Comparative Performance of YOLOv5, YOLOv8, and YOLOv11 for Person Detection in Thermal Imagery


Yavuz R., FIÇICI C., ÇATALBAŞ M. C.

5th International Conference on Informatics and Software Engineering, IISEC 2026, Ankara, Türkiye, 5 - 06 Şubat 2026, ss.451-455, (Tam Metin Bildiri) identifier

  • Yayın Türü: Bildiri / Tam Metin Bildiri
  • Doi Numarası: 10.1109/iisec69317.2026.11418454
  • Basıldığı Şehir: Ankara
  • Basıldığı Ülke: Türkiye
  • Sayfa Sayıları: ss.451-455
  • Anahtar Kelimeler: Deep Learning, Human Detection, Infrared Imaging, Low-Visibility Environments, Object Detection, Search and Rescue, Thermal Imaging, UAV Applications, YOLO
  • Ankara Üniversitesi Adresli: Evet

Özet

Human detection in thermal images has become an important topic that stands out in many critical areas such as search and rescue operations, security, and autonomous systems. The deep learning-based object detection model You Look Only Once is preferred due to its real-time detection capability, high accuracy and precision, and resilience against challenges encountered in thermal images such as adverse weather conditions, night vision complexity, and insufficient light. In this study, the human detection performance of the YOLOv5s, YOLOv8s, YOLOv8l, and YOLOv11s models was comparatively evaluated using a suitable thermal image dataset.
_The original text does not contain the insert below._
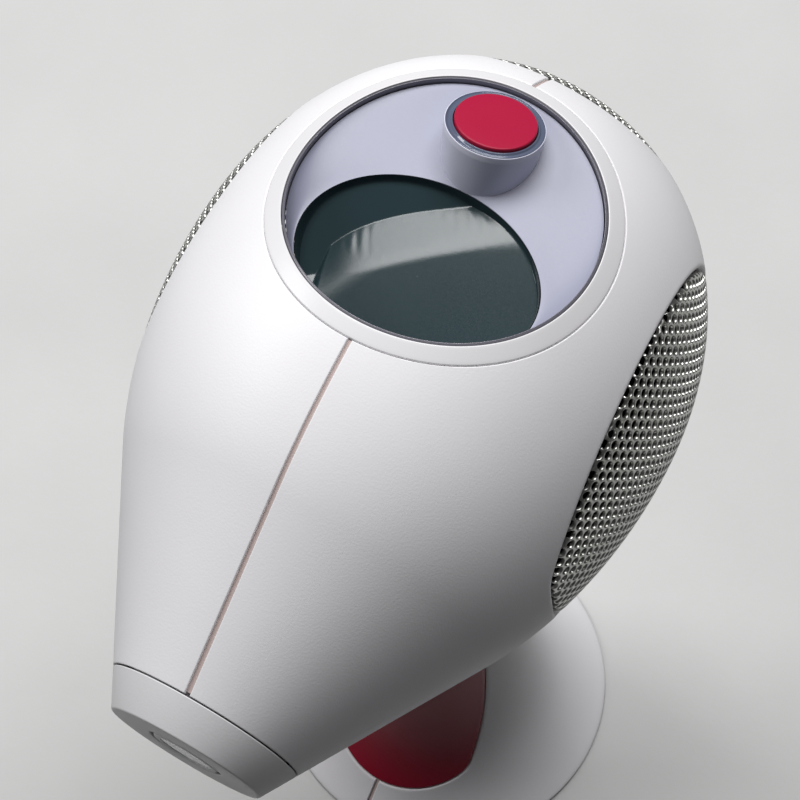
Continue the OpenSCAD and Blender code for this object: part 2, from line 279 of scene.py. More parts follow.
def skin(name, points, quads, cuts, thickness, materials, mirror=False):
    """A wall of even thickness under part of the body's surface, with its open edges rounded over."""
    bm = bmesh.new()
    verts = [bm.verts.new(p) for p in points]
    for q in quads:
        bm.faces.new([verts[i] for i in q])
    for c in cuts:
        cut(bm, c)
    bmesh.ops.dissolve_degenerate(bm, dist=1e-4, edges=bm.edges)
    drop_loose(bm)
    p = onto(body_field, np.array([v.co for v in bm.verts]), 2)
    normal = gradient(body_field, p)
    edge = np.min([c(p) for c in cuts], axis=0)
    reach = np.clip(1 - edge / EDGE_ROUND, 0, 1)
    top = p - normal * (EDGE_ROUND * (1 - np.sqrt(1 - reach**2)))[:, None]
    under = p - normal * thickness
    points, outer, inner = double_sided(bm, top, under)
    points[:, 2] = np.maximum(points[:, 2], FOOT_CLEAR)
    faces = outer + inner
    if mirror:
        points, faces = reflected(points, faces)
    return mesh(name, points, faces, materials, [0] * len(outer) + [1] * len(inner))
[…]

The models were compared using precision, recall, mAP at 0.50 IoU, and processing time (time) metrics. YOLO11s and YOLOv8s achieved the highest precision values (88-89%), while YOLOv5s lagged behind with a lower precision rate of 87% and YOLOv8l with 87%. In terms of mAP at 0.50 IoU values, YOLOv8s and YOLO11s achieved high success at 89% levels, while YOLOv5s and YOLOv8l showed a lower performance at around 87%. In terms Relative Computation Complexity (RCC), YOLOv8l, selected as the baseline model, has the lowest computational load, while YOLOv5s and YOLOv8s show similar levels of complexity, and YOLOv11s has been determined to be the model with the highest computational complexity. In addition, hardware and computational costs were also considered using metrics such as the number of parameters, inference speed in frames per second (FPS), latency, and memory usage in video random-access memory (VRAM). The results obtained show that YOLOv11s and YOLOv8s are particularly suitable for systems requiring real-time performance.